Re: [PATCH v2 0/7] mm: speed up ZONE_DEVICE memmap initialization

From: Li Zhe

Date: Fri May 22 2026 - 03:51:32 EST

On Thu, 21 May 2026 15:20:29 -0700, akpm@xxxxxxxxxxxxxxxxxxxx wrote:

> On Thu, 21 May 2026 12:01:17 +0800 "Li Zhe" <lizhe.67@xxxxxxxxxxxxx> wrote:
>
> > memmap_init_zone_device() can spend a substantial amount of time
> > initializing large ZONE_DEVICE ranges because it repeats nearly
> > identical struct page setup for every PFN.
> >
> > This series reduces that overhead in seven steps.
>
> Cool, thanks, we all love speedups.
>
> > The first patch factors the reusable pieces out of
> > __init_zone_device_page() so later patches can share the same logic
> > without changing the existing slow path.
> >
> > The second patch adds set_page_section_from_pfn(), so generic callers
> > can update section bits from a PFN without open-coding
> > SECTION_IN_PAGE_FLAGS checks.
> >
> > The third patch adds a template-based fast path for ZONE_DEVICE head
> > pages. Instead of rebuilding the same struct page state for every PFN,
> > it prepares a reusable page template once and copies it to each
> > destination page.
> >
> > The fourth patch extends the same template-based approach to compound
> > tails, so pfns_per_compound > 1 can also benefit from the fast path.
> >
> > The fifth patch introduces memcpy_streaming() and
> > memcpy_streaming_drain() as a generic interface for write-once
> > streaming copies, with a memcpy() fallback for architectures that do
> > not provide a specialized backend.
> >
> > The sixth patch extends x86 memcpy_flushcache() small fixed-size
> > fastpaths so struct-page-sized streaming copies can stay on the inline
> > path.
> >
> > The last patch switches the zone-device template-copy path over to
> > memcpy_streaming(). It refreshes PFN-dependent fields in the reusable
> > template before each copy, keeps pageblock-aligned PFNs on regular
> > memcpy(), and drains streaming stores before later normal stores update
> > overlapping or dependent metadata.
> >
> > The optimized path is disabled when the page_ref_set tracepoint is
> > enabled, sanitized builds remain on the slow path so their
> > instrumented stores are preserved, and the fast path falls back to the
> > existing slow path if sizeof(struct page) is not an integral number of
> > u64 words.
> >
> > Testing
> > =======
> >
> > Tests were run in a VM on an Intel Ice Lake server.
> >
> > Two PMEM configurations were used:
> > - a 100 GB fsdax namespace configured with map=dev, which exercises
> > the nd_pmem rebind path (pfns_per_compound == 1)
> > - a 100 GB devdax namespace configured with align=2097152, which
> > exercises the dax_pmem rebind path (pfns_per_compound > 1)
> >
> > For each configuration, the corresponding driver was unbound and
> > rebound 30 times. Memmap initialization latency was collected from the
> > pr_debug() output of memmap_init_zone_device().
> >
> > The first bind is reported separately, and the average of subsequent
> > rebinds is used as the steady-state result.
>
> How closely does this workload resemble any real-world user workload?

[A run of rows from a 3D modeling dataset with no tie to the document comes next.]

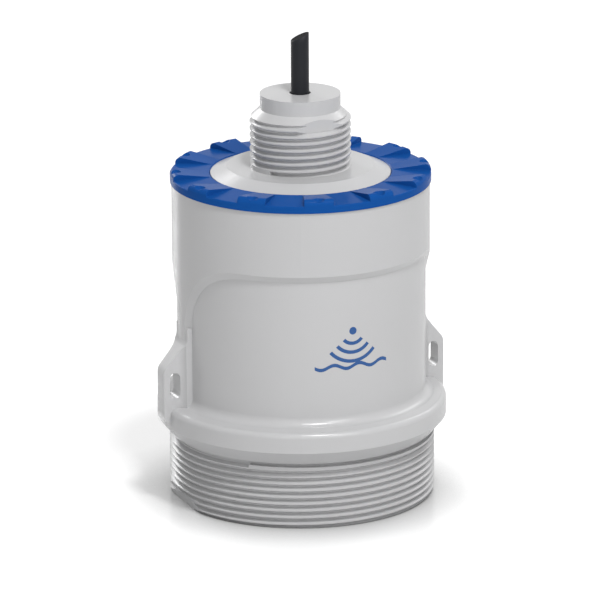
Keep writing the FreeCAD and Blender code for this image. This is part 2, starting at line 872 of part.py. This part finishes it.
def make_wire(side):
    """Core from the end of the cable to its way in the terminal block."""
    way_y = terminal_ways()[(side + 1) // 2]
    end = V(terminal_x - terminal_size[1] / 2 + wire_into, way_y, power_top_z + terminal_entry_up)
    start = V(0, side * wire_spread, cable_low_z)
    knee = V(0, side * wire_spread, end.z + wire_drop)
    turn = V(end.x - wire_drop, way_y, end.z)
    points = [start, knee, turn, end]
    edges = []
    here = start
    for before, corner, after in zip(points, points[1:], points[2:]):
        back = before - corner
        ahead = after - corner
        half = back.getAngle(ahead) / 2
        reach = wire_bend * min(back.Length, ahead.Length)
        back.normalize()
        ahead.normalize()
        radius = reach * math.tan(half)
        first = corner + back * reach
        last = corner + ahead * reach
        bisector = (back + ahead).normalize()
        middle = corner + bisector * (radius / math.sin(half) - radius)
        edges.append(Part.LineSegment(here, first).toShape())
        edges.append(Part.Arc(first, middle, last).toShape())
        here = last
    edges.append(Part.LineSegment(here, end).toShape())
    section = Part.Wire(Part.makeCircle(wire_r, start, V(0, 0, -1)))
    return Part.Wire(edges).makePipeShell([section], True, True)


def make_gland_nut():
    """Screwed nut that presses the gland seal, with a hexagonal hole for its key."""
    nut = rod(gland_bore_r - seat_fit, roof_z, roof_z + gland_nut_len)
    hole = hexagon(gland_nut_hex, roof_z - gland_nut_collar, roof_z + gland_nut_len - gland_nut_collar)
    return nut.cut([hole, rod(cable_r + seat_fit, roof_z, roof_z + 2 * gland_nut_len)])


def make_gland_seal():
    """Rubber sleeve pressed round the cable."""
    low_z = roof_z + gland_nut_len + gland_washer_t
    return tube(gland_bore_r - seat_fit, cable_r + seal_fit, low_z, gland_top_z)


radar_top_z = radar_board_z + board_t
processor_top_z = processor_board_z + board_t
washer_z = roof_z + gland_nut_len
washer_in_r = mouth_r - slip_fit - slip_washer_w
nodes = {
    "housing": make_housing(),
    "retaining_ring": make_retaining_ring(),
    "slip_washer": tube(cap_flange_r, washer_in_r, cap_flange_z, ring_low_z),
    "top_cap": make_top_cap(),
    "cap_seal": make_cap_seal(),
    "cable": make_cable(),
    "gland_nut": make_gland_nut(),
    "gland_washer": tube(gland_bore_r - seat_fit, cable_r + seat_fit, washer_z, washer_z + gland_washer_t),
    "gland_seal": make_gland_seal(),
    "antenna_lens": make_lens(),
    "lens_seal": tube(cavity_r - seat_fit, lip_r + seat_fit, lip_t, lens_low_z),
    "antenna_carrier": make_carrier(),
    "clamp_ring": make_clamp_ring(),
    "absorber_sleeve": make_sleeve(),
    "feed_horn": make_horn(),
    "lower_spacers": make_spacers(carrier_top_z, radar_board_z),
    "radar_board": make_board(radar_board_r, radar_board_z, screw_hole_r),
    "radar_chip": block(radar_chip_side, radar_chip_side, radar_top_z, radar_top_z + radar_chip_t),
    "shield_can": make_shield_can(),
    "middle_spacers": make_spacers(radar_top_z, processor_board_z),
    "processor_board": make_board(processor_board_r, processor_board_z, screw_hole_r),
    "processor_chip": block(
        processor_chip_side, processor_chip_side, processor_top_z, processor_top_z + processor_chip_t
    ),
    "crystal": block(
        crystal_size[0], crystal_size[1], processor_top_z, processor_top_z + crystal_size[2],
        crystal_in - processor_board_r,
    ),
    "radio_module": block(
        radio_size[0], radio_size[1], processor_top_z, processor_top_z + radio_size[2],
        processor_board_r - radio_in,
    ),
    "lower_header": make_header(radar_top_z, processor_board_z),
    "upper_spacers": make_upper_spacers(),
    "upper_header": make_header(processor_top_z, power_board_z),
    "power_board": make_power_board(),
    "board_screws": make_board_screws(),
    "capacitors": make_capacitors(),
    "inductor": make_inductor(),
    "surge_arrester": make_arrester(),
    "terminal_block": make_terminal_block(),
    "terminal_screws": make_terminal_screws(),
    "wire_positive": make_wire(1),
    "wire_negative": make_wire(-1),
}

os.makedirs("parts", exist_ok=True)
for name, shape in nodes.items():
    if isinstance(shape, list):
        shape = Part.makeCompound(shape)
    elif len(shape.Solids) == 1:
        shape = shape.Solids[0]
    box = shape.BoundBox
    print(
        "%-18s solids %d valid %s volume %.1f z %.2f to %.2f"
        % (name, len(shape.Solids), shape.isValid(), shape.Volume, box.ZMin, box.ZMax)
    )
    shape.exportStep("parts/%s.step" % name)
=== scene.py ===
import bpy
import math
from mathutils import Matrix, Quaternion, Vector


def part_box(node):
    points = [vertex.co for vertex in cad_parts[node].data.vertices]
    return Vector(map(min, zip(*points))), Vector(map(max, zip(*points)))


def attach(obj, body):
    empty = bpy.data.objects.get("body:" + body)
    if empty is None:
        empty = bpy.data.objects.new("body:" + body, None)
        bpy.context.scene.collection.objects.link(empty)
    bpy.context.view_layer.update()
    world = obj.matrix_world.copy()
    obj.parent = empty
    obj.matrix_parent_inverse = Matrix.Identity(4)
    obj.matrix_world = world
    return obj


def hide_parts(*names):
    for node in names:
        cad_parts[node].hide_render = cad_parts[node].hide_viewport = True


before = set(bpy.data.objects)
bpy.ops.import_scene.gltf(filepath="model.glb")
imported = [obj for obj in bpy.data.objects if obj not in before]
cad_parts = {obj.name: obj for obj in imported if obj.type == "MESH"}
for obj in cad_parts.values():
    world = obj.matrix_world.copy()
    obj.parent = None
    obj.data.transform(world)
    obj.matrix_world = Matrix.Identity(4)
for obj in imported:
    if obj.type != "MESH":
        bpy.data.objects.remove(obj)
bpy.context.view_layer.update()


# The view: a long lens a little above the object and to the left of its front,
# so that the front panel and the plain print on it are turned to the right.
view_azimuth = math.radians(-22.0)
view_elevation = math.radians(16.5)
view_roll = math.radians(0.33)
view_distance = 2.0
view_width = 0.1982
view_target = Vector((-0.0004, 0.0001, 0.0650))


def direction_at(azimuth, elevation):
    """The way from the object to a place that is turned from its front and raised."""
    return Vector((
        math.sin(azimuth) * math.cos(elevation),
        -math.cos(azimuth) * math.cos(elevation),
        math.sin(elevation),
    ))


view_direction = direction_at(view_azimuth, view_elevation)
view_turn = view_direction.to_track_quat("Z", "Y") @ Quaternion((0.0, 0.0, 1.0), -view_roll)
camera_data = bpy.data.cameras.new("camera")
camera_data.sensor_width = 36.0
camera_data.lens = camera_data.sensor_width * view_distance / view_width
camera_data.clip_end = 20.0
camera = bpy.data.objects.new("camera", camera_data)
camera.location = view_target + view_direction * view_distance
camera.rotation_euler = view_turn.to_euler()
bpy.context.scene.collection.objects.link(camera)
bpy.context.scene.camera = camera
bpy.context.scene.view_settings.view_transform = "Standard"


# The cable is a short stub of round black cable with an extruded jacket. It stands
# straight out of the gland in the neck, and it was cut off at a slant.
cable_diameter = 0.00596
cable_low_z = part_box("cable")[0].z
cable_cut_z = 0.1547
cable_cut_tilt = math.radians(24.7)
cable_cut_direction = math.radians(338.0)
cable_cut_bevel = 0.00012
cable_cut_margin = 4 * cable_cut_bevel
cable_sides = 64
cable_route = [
    (0.0, 0.0, cable_low_z),
    (0.0, 0.0, 0.122),
    (0.0, 0.0, 0.139),
    (0.0, 0.0, cable_cut_z),
]


def spline_points(name, route):
    """Points along the smooth line that a route's control points give."""
    curve = bpy.data.curves.new(name, "CURVE")
    curve.dimensions = "3D"
    spline = curve.splines.new("NURBS")
    spline.points.add(len(route) - 1)
    for point, place in zip(spline.points, route):
        point.co = (*place, 1.0)
    spline.order_u = 3
    spline.use_endpoint_u = True
    spline.resolution_u = 12
    guide = bpy.data.objects.new(name, curve)
    mesh = bpy.data.meshes.new_from_object(guide)
    points = [vertex.co.copy() for vertex in mesh.vertices]
    bpy.data.objects.remove(guide)
    bpy.data.meshes.remove(mesh)
    return points


def mesh_piece(name, vertices, faces, smooth=True):
    """A piece made from its own vertices and faces."""
    mesh = bpy.data.meshes.new(name)
    mesh.from_pydata(vertices, [], faces)
    mesh.validate()
    mesh.polygons.foreach_set("use_smooth", [smooth] * len(mesh.polygons))
    mesh.update()
    piece = bpy.data.objects.new(name, mesh)
    bpy.context.scene.collection.objects.link(piece)
    return piece


def circle_points(radius, sides, height, slope=0.0, slope_direction=0.0):
    """Points of a level circle round the Z axis, or of one that lies on a slanted cut."""
    points = []
    for side in range(sides):
        angle = 2 * math.pi * side / sides
        lift = radius * math.cos(angle - slope_direction) * slope
        points.append((radius * math.cos(angle), radius * math.sin(angle), height + lift))
    return points


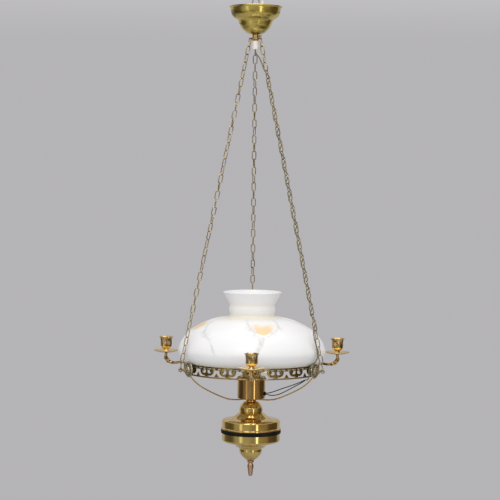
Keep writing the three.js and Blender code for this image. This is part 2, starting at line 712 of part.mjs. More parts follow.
// Support rods from behind the rosettes to the hub under the burner drum.
function makeSupportRod() {
  const radius = supportRod.wire / 2;
  const outside = gallery.radius + gallery.proud + seatGap + radius;
  const tail = hubTop - hub.height / 2;
  const span = outside - hub.radius;
  const fall = galleryBottom - tail;
  const lineShares = [
    [0.965, 0.09], [0.83, 0.38], [0.667, 0.61], [0.545, 0.755], [0.43, 0.875],
    [0.34, 0.95], [0.24, 0.99], [0.15, 1],
  ];
  const points = [
    [outside, galleryBottom + 2 * supportRod.wire],
    [outside, galleryBottom + radius],
    [outside, galleryBottom - radius / 2],
    [outside - radius, galleryBottom - 1.6 * radius],
    ...lineShares.map(([reach, drop]) => [
      hub.radius + reach * span, galleryBottom - radius - seatGap - drop * (fall - radius - seatGap),
    ]),
    [hub.radius + seatGap, tail],
  ];
  return sweep(polygon(radius, 6), inPlane(points));
}

const supportRodShape = makeSupportRod();
chainGroups.forEach((group, i) => piece(`support_rod_${i + 1}`, supportRodShape, brass, group));
piece("rod_hub", tubeRing(rodBore, hub.radius, hubBottom, hubTop, 18), brass);

// Burner drum with its cable hole, flared collar and grommet.
function makeDrum() {
  const r = drum.radius;
  const outline = [
    [drum.mouth, drumTop], [r - drum.shoulder, drumTop], [r, drumTop - drum.shoulder],
    [r, drumBottom + drum.wall], [r - drum.wall / 2, drumBottom], [rodBore, drumBottom],
  ];
  const w = drum.wall;
  const inner = [
    [rodBore, drumBottom + w], [r - w, drumBottom + w], [r - w, drumTop - drum.shoulder],
    [r - drum.shoulder, drumTop - w], [drum.mouth, drumTop - w],
  ];
  const hole = alongX(rod(cableHole.radius, r - 3 * w, r + 3 * w, 10));
  return revolve([...outline, ...inner, outline[0]], 20)
    .subtract(moved(hole, 0, 0, drumTop - cableHole.drop).rotate([0, 0, cableHole.angle]));
}

function makeFlare() {
  const low = drumTop + seatGap;
  const high = low + flare.height;
  const outline = [
    [flare.high, high], [flare.low + (flare.high - flare.low) * 0.3, low + flare.height * 0.45],
    [flare.low, low],
  ];
  const inner = outline.map(([r, z]) => [r - flare.wall, z]).reverse();
  return revolve([...outline, ...inner, outline[0]], 20);
}

function makeGrommet() {
  const face = drum.radius + seatGap;
  const back = drum.radius - drum.wall - seatGap;
  const neck = cableHole.radius - boreGap;
  const profile = [
    [grommet.bore, back], [neck, back], [neck, face], [grommet.lip, face],
    [grommet.lip, face + grommet.lipThickness], [grommet.bore, face + grommet.lipThickness],
    [grommet.bore, back],
  ];
  return moved(alongX(revolve(profile, 10)), 0, 0, drumTop - cableHole.drop)
    .rotate([0, 0, cableHole.angle]);
}

function makeHolder() {
  const r = holder.radius;
  const top = holderBottom + holder.height;
  const profile = [
    [rodBore, holderBottom], [r, holderBottom], [r, top], [r - holder.wall, top],
    [r - holder.wall, holderFloor], [rodBore, holderFloor], [rodBore, holderBottom],
  ];
  return revolve(profile, 14);
}

// The insert is a porcelain block with its centre contact, standing on the holder's floor.
const insertBottom = holderFloor + tieRod.intoHolder + seatGap;
const insertTop = insertBottom + insert.height;
function makeInsert() {
  const profile = [
    [0, insertBottom], [insert.radius, insertBottom], [insert.radius, insertTop],
    [insert.contact, insertTop], [insert.contact, insertTop + insert.contactRise],
    [0, insertTop + insert.contactRise],
  ];
  return revolve(profile, 12);
}

const capBottom = insertTop + insert.contactRise + seatGap;
const capTop = capBottom + bulbCap.tipHeight + bulbCap.height;
function makeBulbCap() {
  const profile = [
    [0, capBottom], [bulbCap.tip, capBottom], [bulbCap.radius, capBottom + bulbCap.tipHeight],
    [bulbCap.radius, capTop], [0, capTop],
  ];
  return revolve(profile, 12);
}

function makeBulb() {
  const [r, h, low] = [bulb.radius, bulb.height, capTop + seatGap];
  const outlineShares = [
    [0, 1], [0.62, 0.94], [0.95, 0.82], [1, 0.68], [0.62, 0.33], [0.48, 0.16],
  ];
  const outline = outlineShares.map(([radius, z]) => [radius * r, low + z * h]);
  outline.push([bulb.neck, low]);
  const inner = outline
    .slice(1)
    .map(([radius, z]) => [radius - bulb.wall, z - (bulb.wall * (z - low)) / h]);
  return revolve([...outline, ...inner.reverse(), [0, low + h - bulb.wall]], 12);
}

piece("burner_drum", makeDrum(), brass);
piece("burner_collar", makeFlare(), brass);
piece("cable_grommet", makeGrommet(), blackRubber);
piece("lampholder_shell", makeHolder(), brass);
piece("lampholder_insert", makeInsert(), porcelain);
piece("bulb_cap", makeBulbCap(), steel);
piece("bulb_glass", makeBulb(), clearGlass);

// Lower body, clamped by the tie rod and the finial.
function makeKnop() {
  const [r, h] = [knop.radius, knop.height];
  const outlineShares = [[0.62, 0.15], [0.8, 0.32], [0.93, 0.52], [1, 0.76], [0.965, 1]];
  const profile = [
    [rodBore, knopTop], [knop.collar, knopTop], [knop.collar, knopTop - h * 0.12],
    ...outlineShares.map(([radius, drop]) => [radius * r, knopTop - drop * h]),
    [rodBore, knopBottom], [rodBore, knopTop],
  ];
  return revolve(profile, 20);
}

function makeUpperDrum() {
  const [r, h] = [upperDrum.radius, upperDrum.height];
  const beadShare = 0.936;
  const outlineShares = [
    [0.44, 0], [0.5, 0.1], [0.57, 0.205], [0.66, 0.29], [0.85, 0.35], [0.975, 0.43], [1, 0.52],
  ];
  const innerShares = [[1, 0.52], [0.85, 0.35], [0.57, 0.205]];
  const beadZ = upperDrumTop - h * beadShare;
  const outline = [
    [rodBore, upperDrumTop],
    ...outlineShares.map(([radius, drop]) => [radius * r, upperDrumTop - drop * h]),
    [r, beadZ + upperDrum.bead], [r + upperDrum.bead, beadZ], [r, beadZ - upperDrum.bead],
    [r, upperDrumBottom],
  ];
  const w = upperDrum.wall;
  const inner = [
    [r - w, upperDrumBottom],
    ...innerShares.map(([radius, drop]) => [radius * r - w, upperDrumTop - w - drop * h]),
    [outlineShares[0][0] * r, upperDrumTop - w], [rodBore, upperDrumTop - w], [rodBore, upperDrumTop],
  ];
  return revolve([...outline, ...inner], 24);
}

function makeLowerDrum() {
  const [r, h] = [lowerDrum.radius, lowerDrum.height];
  const outlineShares = [
    [1, 0], [1, 0.262], [0.91, 0.315], [0.587, 0.41], [0.5, 0.493], [0.4, 0.55], [0.395, 0.64],
    [0.355, 0.76], [0.245, 0.89], [0.18, 0.96], [0.127, 1],
  ];
  const outline = outlineShares.map(([radius, drop]) => [radius * r, lowerDrumTop - drop * h]);
  const w = lowerDrum.wall;
  const innerShares = [
    [0.127, 1], [0.245, 0.89], [0.355, 0.76], [0.4, 0.55], [0.587, 0.41], [1, 0.262], [1, 0],
  ];
  const inner = innerShares.map(([radius, drop]) => [
    radius * r - w,
    Math.min(lowerDrumTop - drop * h + w, lowerDrumTop),
  ]);
  return revolve([
    ...outline, [rodBore, lowerDrumBottom], [rodBore, lowerDrumBottom + w], ...inner, outline[0],
  ], 24);
}

const rodEnd = finialTop - tieRod.intoFinial;
function makeFinial() {
  const [r, h] = [finial.radius, finial.height];
  const outlineShares = [
    [1, 0], [1, 0.1], [0.69, 0.14], [0.93, 0.33], [0.8, 0.56], [0.66, 0.82], [0.52, 0.96], [0.3, 1],
  ];
  const well = rodEnd - seatGap;
  const profile = [
    [0, well], [rodBore, well], [rodBore, finialTop],
    ...outlineShares.map(([radius, drop]) => [radius * r, finialTop - drop * h]),
    [0, finialTop - h],
  ];
  return revolve(profile, 12);
}

piece("tie_rod", rod(tieRod.radius, rodEnd, holderFloor + tieRod.intoHolder, 12), steel);
piece("ball_knop", makeKnop(), brass);
piece("upper_drum_shell", makeUpperDrum(), brass);
piece("drum_gasket", tubeRing(gasket.inner, gasket.radius, gasketBottom, gasketTop, 24), blackRubber);
piece("lower_drum_shell", makeLowerDrum(), brass);
piece("finial", makeFinial(), bronze);

// The lower flex is woven through the chain on its station, then runs down behind the rosette.
// Its first points are counted from the grip's foot; those near the ring, and those of its cores,
// are counted from the ring's top.
function junction(i) {
  const along = linkInner + i * pitch - link.bite / 2;
  const sign = i % 2 ? -1 : 1;
  const place = chainStart.clone().addScaledVector(chainAlong, along);
  place.addScaledVector(chainAcross, sign * flex.weave);
  return place.add(new THREE.Vector3(0, sign * flex.weave, 0));
}

const leaveGrip = [
  [0, 0, -seatGap], [0.6, -0.3, -4.6], [4.2, -1.4, -9.8], [9.6, -2.5, -15.2], [14.2, -2.8, -22],
  [18, -2.9, -30],
];
const leaveChain = [
  [151.1, -6.7, 59.7], [155.9, -7, 43.7], [158.9, -7, 31.7], [160.6, -8, 20.7],
  [158.6, -11.4, 12.2], [153.6, -15, 5.2], [148.6, -17.2, -0.8], [145.9, -17, -6.8],
  [145.5, -16.4, -14.3], [145.4, -16.4, -21.8], [143.4, -16.8, -26.3], [139.2, -17.6, -28.3],
];

function makeLowerFlex() {
  const points = leaveGrip.map(([x, y, rise]) => new THREE.Vector3(x, y, gripBottom + rise));
  for (let i = flex.firstJunction; i <= flex.lastJunction; i++) points.push(junction(i));
  points.push(...leaveChain.map(([x, y, rise]) => new THREE.Vector3(x, y, galleryTop + rise)));
  return sweep(polygon(lineRadius, 8), points);
}

// Past the ring the flex is split: one core runs nearly straight to the burner, one sags.
const upperCorePoints = [
  [110.8, -83.6, -27.5], [104, -77.2, -31.9], [86, -61, -41.5], [62, -38.5, -52.9],
  [44, -21, -61.9], [35.6, -11.4, -65.3], [31.6, -8.4, -65.9], [27.4, -7.3, -65.9],
];
const lowerCorePoints = [
  [109.6, -85.2, -29.1], [102, -78.6, -35.1], [88, -65, -44.7], [72.5, -49.4, -55.5],
  [58, -35.6, -64.3], [44, -21.6, -68.9], [35.8, -11.6, -69.1], [31.7, -8.5, -68.4], [27.5, -7.4, -68.25],
];

piece("flex_lower", makeLowerFlex(), darkFlex, chainGroups[cordStation]);
const onRing = (points) => points.map(([x, y, rise]) => [x, y, galleryTop + rise]);
piece("flex_core_1", line(onRing(upperCorePoints), core.diameter), darkFlex);
piece("flex_core_2", line(onRing(lowerCorePoints), core.diameter), darkFlex);

export default chandelier;
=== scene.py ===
"""A brass chandelier with an opal glass shade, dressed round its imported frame.

The lamp hangs from a wire bail. Three chains carry a pierced gallery ring, in which the glass stands,
and three candle arms are screwed to the ring. A turned brass body with a finial hangs under the burner.
Sizes are in millimetres in the classes and become metres where a mesh is made. The origin is the
inside top of the bail, +Z is up and the front of the lamp faces -Y.
"""

# fmt: off
from __future__ import annotations

import json
import logging
import math
from abc import ABC, abstractmethod
from collections.abc import Callable, Sequence
from dataclasses import dataclass
from enum import Enum
from typing import Any

import bmesh
import bpy
import numpy as np
from mathutils import Matrix, Vector
from numpy.typing import NDArray

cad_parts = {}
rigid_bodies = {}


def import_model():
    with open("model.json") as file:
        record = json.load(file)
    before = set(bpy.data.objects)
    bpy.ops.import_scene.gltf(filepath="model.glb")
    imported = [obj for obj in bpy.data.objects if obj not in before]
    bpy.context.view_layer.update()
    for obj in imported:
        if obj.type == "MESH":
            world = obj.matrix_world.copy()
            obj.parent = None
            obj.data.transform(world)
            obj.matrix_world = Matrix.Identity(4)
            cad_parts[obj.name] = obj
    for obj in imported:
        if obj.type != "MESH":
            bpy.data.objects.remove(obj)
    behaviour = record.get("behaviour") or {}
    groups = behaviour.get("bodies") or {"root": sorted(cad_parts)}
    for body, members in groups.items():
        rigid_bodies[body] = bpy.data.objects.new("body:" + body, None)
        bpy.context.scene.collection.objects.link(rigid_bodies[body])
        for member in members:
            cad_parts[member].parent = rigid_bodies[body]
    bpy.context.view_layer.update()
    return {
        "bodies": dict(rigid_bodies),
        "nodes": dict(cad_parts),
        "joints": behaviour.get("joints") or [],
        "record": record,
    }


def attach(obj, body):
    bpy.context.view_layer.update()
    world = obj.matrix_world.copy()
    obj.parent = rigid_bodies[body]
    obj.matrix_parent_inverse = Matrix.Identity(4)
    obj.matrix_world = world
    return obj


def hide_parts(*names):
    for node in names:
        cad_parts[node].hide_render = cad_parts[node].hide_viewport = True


Array = NDArray[np.float64]
Points = Array | Sequence[Sequence[float]]
Pair = tuple[float, float]
Relief = Callable[[Array, Array, Array], tuple[Array, Array]]
Colour = tuple[float, float, float]
Vein = tuple[tuple[float, ...], tuple[float, ...]]
Socket = bpy.types.NodeSocket

LOG = logging.getLogger("chandelier")
MILLIMETRE = 0.001
WELD = 1e-6
CHAIN_STATIONS = (90.0, 210.0, 330.0)
ARM_STATIONS = (270.0, 30.0, 150.0)
FRONT = 270.0
ACROSS = (0.0, 1.0, 0.0)
# where an S-hook hangs in its eye bolt, at angle 0
HOOK_FOOT = (168.5, 0.0, -769.3)
# a corner that turns by more degrees than this is rounded, by at most this share of its shorter side
SHARP_TURN = 24.0
CORNER_SHARE = 0.22
# the shares of the glass's height at which most of its veins are placed
VEIN_SHARES = (0.18, 0.3, 0.4, 0.47, 0.56, 0.66)
# the marbling's inputs, and the attributes of the glass that fill them
GLASS_FIELDS = {
    "Patch": "patch", "Left Vein": "vein_left", "Right Vein": "vein_right", "Fade": "vein_fade",
    "Smudge": "smudge",
}


class Body(Enum):
    """The moving bodies of the lamp."""

    HANGER = "hanger"
    STEM = "stem"
    CANOPY = "canopy"
    LOCK_SCREW = "lock_screw"
    LAMP = "lamp"
    SHADE = "shade"
    BULB = "bulb"
    FINIAL = "finial"


class Slot(Enum):
    """The record's material slots."""

    BRASS = "polished_brass"
    PALE_BRASS = "pale_brass"
    BRONZE = "bronze"
    STEEL = "steel"
    OPAL = "opal_glass"
    CLEAR = "clear_glass"
    WHITE_PLASTIC = "white_plastic"
    RUBBER = "black_rubber"
    PORCELAIN = "porcelain"
    FLEX = "dark_flex"


# Lines, sections and closed surfaces


def unit(vectors: Array) -> Array:
    """Scales each vector to length one.

    Args:
        vectors: Rows of vectors.

    Returns:
        The rows divided by their lengths.
    """
    return vectors / np.linalg.norm(vectors, axis=-1, keepdims=True)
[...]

Not directly. The unbind/rebind loop is mainly a controlled and
repeatable way to measure the memmap_init_zone_device() path with minimal
unrelated noise.

> > Performance
> > ===========
> >
> > nd_pmem rebind, 100 GB fsdax namespace, map=dev
> > Base(v7.1-rc3):
> > First binding: 1486 ms
> > Average of subsequent rebinds: 273.52 ms
> > With patches 1-3 applied:
> > First binding: 1422 ms
> > Average of subsequent rebinds: 245.73 ms
> > Full series:
> > First binding: 1389 ms
> > Average of subsequent rebinds: 111.08 ms
> >
> > dax_pmem rebind, 100 GB devdax namespace, align=2097152
> > Base(v7.1-rc3):
> > First binding: 1515 ms
> > Average of subsequent rebinds: 313.45 ms
> > With patches 1-4 applied:
> > First binding: 1422 ms
> > Average of subsequent rebinds: 256.56 ms
> > Full series:
> > First binding: 1294 ms
> > Average of subsequent rebinds: 110.24 ms
>
> The improvements appear to range between "modest" and "large", but what
> I'd like to understand is how frequently real-world users are using
> these operations in real-world workloads.
>
> IOW, (and this is always the bottom line), how valuable is this
> patchset to our users?

This is not a steady-state data-path optimization. Its value is in pmem
bring-up paths, and in our deployment we do have scenarios where
multiple pmem devices are hotplugged , so reducing this latency is useful
in practice for us.

> > mm: factor zone-device page init helpers out of
> > __init_zone_device_page
> > mm: add a set_page_section_from_pfn() helper
> > mm: add a template-based fast path for zone-device page init
> > mm: extend the template fast path to zone-device compound tails
> > string: introduce memcpy_streaming() helpers
> > x86/string: extend memcpy_flushcache() fixed-size fastpaths
> > mm: use memcpy_streaming() in zone-device template copies
> >
> > arch/x86/include/asm/string_64.h | 100 +++++++++++++---
> > include/linux/mm.h | 19 ++-
> > include/linux/string.h | 18 +++
> > mm/mm_init.c | 198 +++++++++++++++++++++++++++----
> > 4 files changed, 294 insertions(+), 41 deletions(-)
>
> I won't take any action at this stage - let's await reviewer input. If
> none is forthcoming then please remind me and I'll figure out what to
> do.
>
> The ever-present reviewer called "Sashiko" has thoughts to offer:
>
> https://sashiko.dev/#/patchset/20260521040124.10608-1-lizhe.67@xxxxxxxxxxxxx
>
> Please take a look, decide if there's useful material in there.

There is useful material there, mainly around patches 5 and 6.

The memcpy_streaming() x86 backend should be narrower, and the expanded
memcpy_flushcache() small-copy fastpath should keep naturally aligned
cases only and preserve forward movnti store order.

I'll address those points in the next revision and rerun the benchmarks.

Thanks,
Zhe